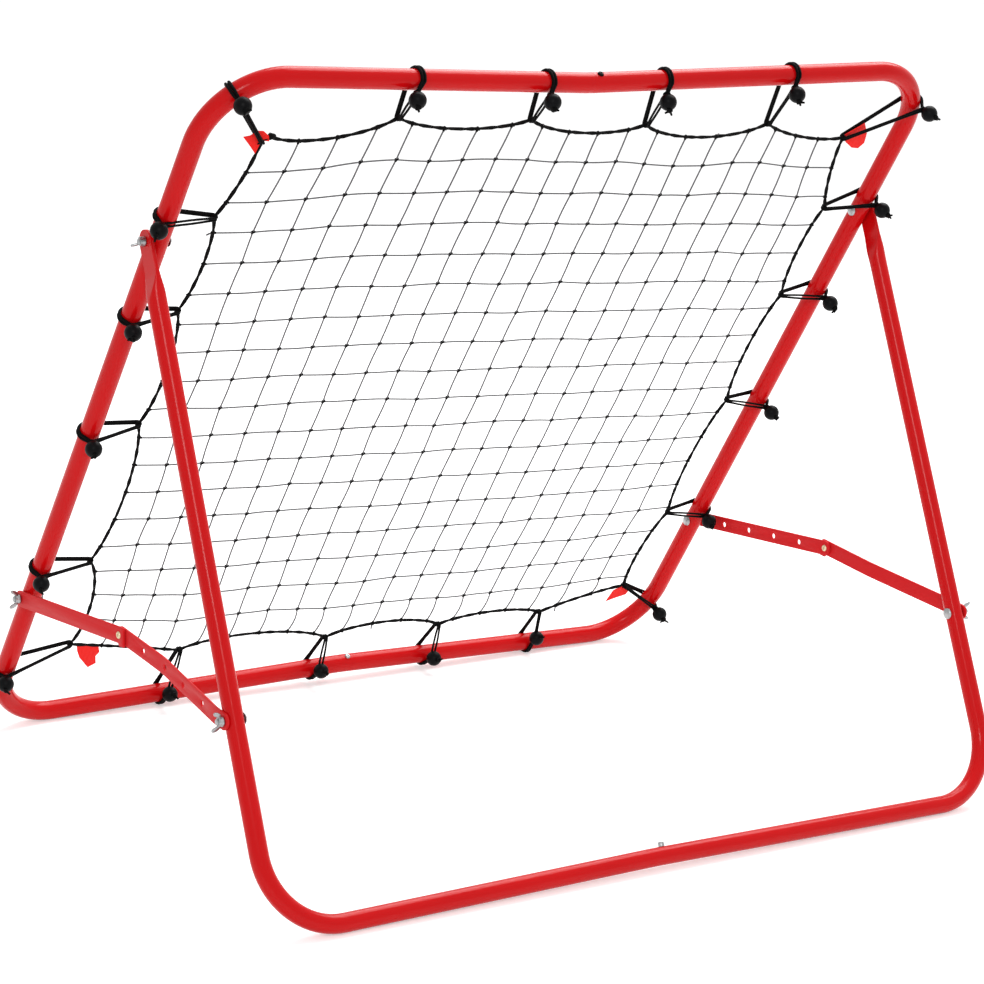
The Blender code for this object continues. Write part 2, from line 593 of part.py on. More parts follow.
def make_braces():
    """Two straps a side. The plain strap lies outside the one with holes at the elbow.

    The strap with holes is as many pitches long as come nearest to half the span between the
    bolts, and the plain strap takes up the rest.
    """
    net_bolt = net_plane.matrix_world @ Vector((0.0, BRACE_HEIGHT_NET, 0.0))
    leg_bolt = support_pivot.matrix_world @ Vector((0.0, BRACE_HEIGHT_SUPPORT - SUPPORT_LENGTH, 0.0))
    span = leg_bolt - net_bolt
    along = span.normalized()
    upward = Vector((0.0, -along.z, along.y))
    hole_count = round(span.length / 2 / STRAP_HOLE_PITCH)
    hole_length = hole_count * STRAP_HOLE_PITCH
    hole_run = math.sqrt(hole_length ** 2 - ELBOW_RISE ** 2)
    plain_run = span.length - hole_run
    plain_length = math.hypot(plain_run, ELBOW_RISE)
    plain_holes = [(0.0, BOLT_RADIUS), (plain_length, RIVET_RADIUS)]
    adjusting = [(i * STRAP_HOLE_PITCH, BOLT_RADIUS) for i in range(hole_count)]
    adjusting.append((hole_length, RIVET_RADIUS))
    net_out = NET_HALF_WIDTH + NET_TUBE_RADIUS + GAP
    leg_out = SUPPORT_HALF_WIDTH + SUPPORT_TUBE_RADIUS + GAP
    step = STRAP_THICKNESS + GAP
    for side, word in SIDES.items():
        plain_on_net = side > 0
        net_length, leg_length, net_run = plain_length, hole_length, plain_run
        if not plain_on_net:
            net_length, leg_length, net_run = hole_length, plain_length, hole_run
        meet = net_bolt + along * net_run + upward * ELBOW_RISE
        net_frame = outward_frame(side, net_out, net_bolt, meet - net_bolt)
        leg_frame = outward_frame(side, leg_out, leg_bolt, meet - leg_bolt)
        leg_rise = net_out - leg_out - step if plain_on_net else net_out - leg_out + step
        net_hinge = make_strap(f"brace_{word}_net_strap", net_frame, net_length, plain_on_net, 0.0,
                               plain_holes if plain_on_net else adjusting)
        leg_hinge = make_strap(f"brace_{word}_leg_strap", leg_frame, leg_length, not plain_on_net,
                               leg_rise, adjusting if plain_on_net else plain_holes)
        outer = (net_hinge, net_length, STRAP_THICKNESS)
        inner = (leg_hinge, leg_length, leg_rise)
        if not plain_on_net:
            outer = (leg_hinge, leg_length, leg_rise + STRAP_THICKNESS)
            inner = (net_hinge, net_length, 0.0)
        make_rivet_half(f"elbow_rivet_{word}_outer", *outer, 1)
        make_rivet_half(f"elbow_rivet_{word}_inner", *inner, -1)
        grip = 2 * NET_TUBE_RADIUS + STRAP_THICKNESS + 2 * GAP
        fasten(f"brace_net_{word}", side, NET_HALF_WIDTH - NET_TUBE_RADIUS, net_bolt,
               meet - net_bolt, grip, NET_WINGS)
        grip = 2 * SUPPORT_TUBE_RADIUS + STRAP_THICKNESS + 2 * GAP
        fasten(f"brace_leg_{word}", side, SUPPORT_HALF_WIDTH - SUPPORT_TUBE_RADIUS, leg_bolt,
               meet - leg_bolt, grip, LEG_WINGS)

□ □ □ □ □

**Exercise prompt:**
Write out the full listing exactly as given.

**Solution to this exercise:**
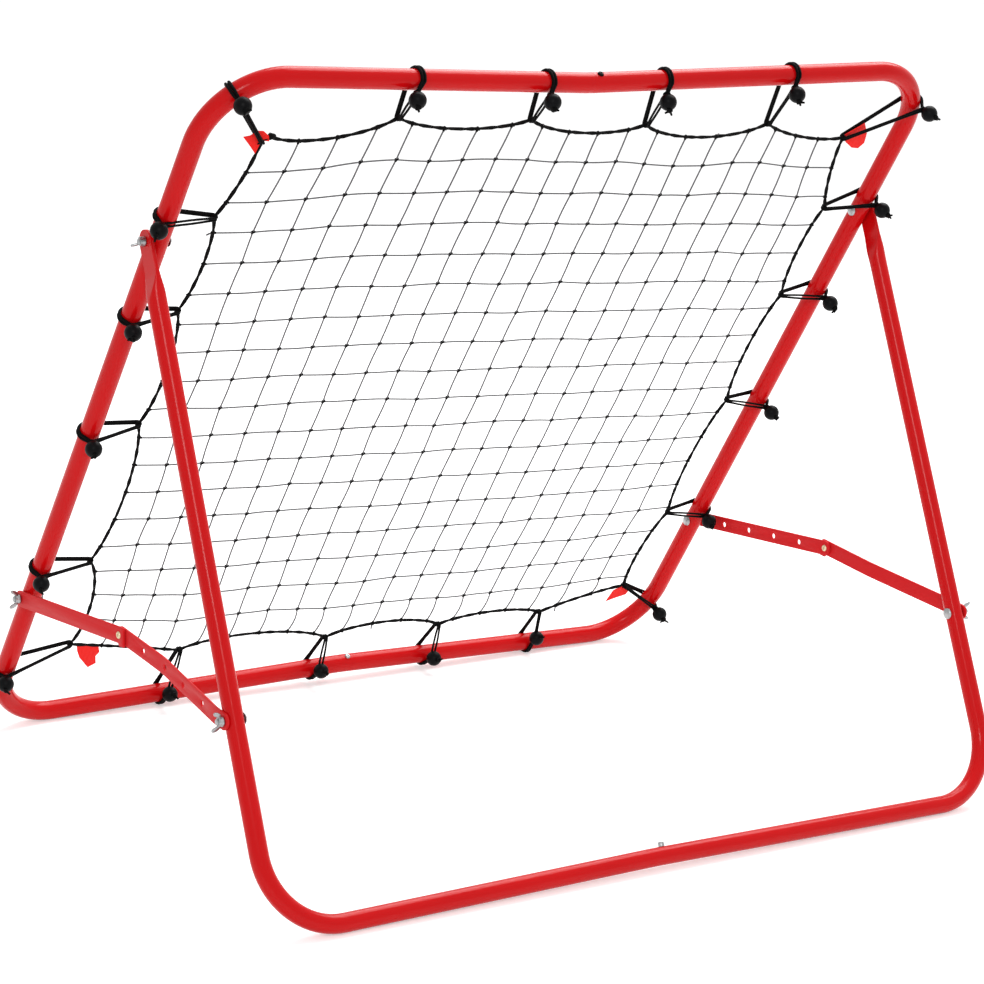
The Blender code for this object continues. Write part 2, from line 593 of part.py on. More parts follow.
def make_braces():
    """Two straps a side. The plain strap lies outside the one with holes at the elbow.

    The strap with holes is as many pitches long as come nearest to half the span between the
    bolts, and the plain strap takes up the rest.
    """
    net_bolt = net_plane.matrix_world @ Vector((0.0, BRACE_HEIGHT_NET, 0.0))
    leg_bolt = support_pivot.matrix_world @ Vector((0.0, BRACE_HEIGHT_SUPPORT - SUPPORT_LENGTH, 0.0))
    span = leg_bolt - net_bolt
    along = span.normalized()
    upward = Vector((0.0, -along.z, along.y))
    hole_count = round(span.length / 2 / STRAP_HOLE_PITCH)
    hole_length = hole_count * STRAP_HOLE_PITCH
    hole_run = math.sqrt(hole_length ** 2 - ELBOW_RISE ** 2)
    plain_run = span.length - hole_run
    plain_length = math.hypot(plain_run, ELBOW_RISE)
    plain_holes = [(0.0, BOLT_RADIUS), (plain_length, RIVET_RADIUS)]
    adjusting = [(i * STRAP_HOLE_PITCH, BOLT_RADIUS) for i in range(hole_count)]
    adjusting.append((hole_length, RIVET_RADIUS))
    net_out = NET_HALF_WIDTH + NET_TUBE_RADIUS + GAP
    leg_out = SUPPORT_HALF_WIDTH + SUPPORT_TUBE_RADIUS + GAP
    step = STRAP_THICKNESS + GAP
    for side, word in SIDES.items():
        plain_on_net = side > 0
        net_length, leg_length, net_run = plain_length, hole_length, plain_run
        if not plain_on_net:
            net_length, leg_length, net_run = hole_length, plain_length, hole_run
        meet = net_bolt + along * net_run + upward * ELBOW_RISE
        net_frame = outward_frame(side, net_out, net_bolt, meet - net_bolt)
        leg_frame = outward_frame(side, leg_out, leg_bolt, meet - leg_bolt)
        leg_rise = net_out - leg_out - step if plain_on_net else net_out - leg_out + step
        net_hinge = make_strap(f"brace_{word}_net_strap", net_frame, net_length, plain_on_net, 0.0,
                               plain_holes if plain_on_net else adjusting)
        leg_hinge = make_strap(f"brace_{word}_leg_strap", leg_frame, leg_length, not plain_on_net,
                               leg_rise, adjusting if plain_on_net else plain_holes)
        outer = (net_hinge, net_length, STRAP_THICKNESS)
        inner = (leg_hinge, leg_length, leg_rise)
        if not plain_on_net:
            outer = (leg_hinge, leg_length, leg_rise + STRAP_THICKNESS)
            inner = (net_hinge, net_length, 0.0)
        make_rivet_half(f"elbow_rivet_{word}_outer", *outer, 1)
        make_rivet_half(f"elbow_rivet_{word}_inner", *inner, -1)
        grip = 2 * NET_TUBE_RADIUS + STRAP_THICKNESS + 2 * GAP
        fasten(f"brace_net_{word}", side, NET_HALF_WIDTH - NET_TUBE_RADIUS, net_bolt,
               meet - net_bolt, grip, NET_WINGS)
        grip = 2 * SUPPORT_TUBE_RADIUS + STRAP_THICKNESS + 2 * GAP
        fasten(f"brace_leg_{word}", side, SUPPORT_HALF_WIDTH - SUPPORT_TUBE_RADIUS, leg_bolt,
               meet - leg_bolt, grip, LEG_WINGS)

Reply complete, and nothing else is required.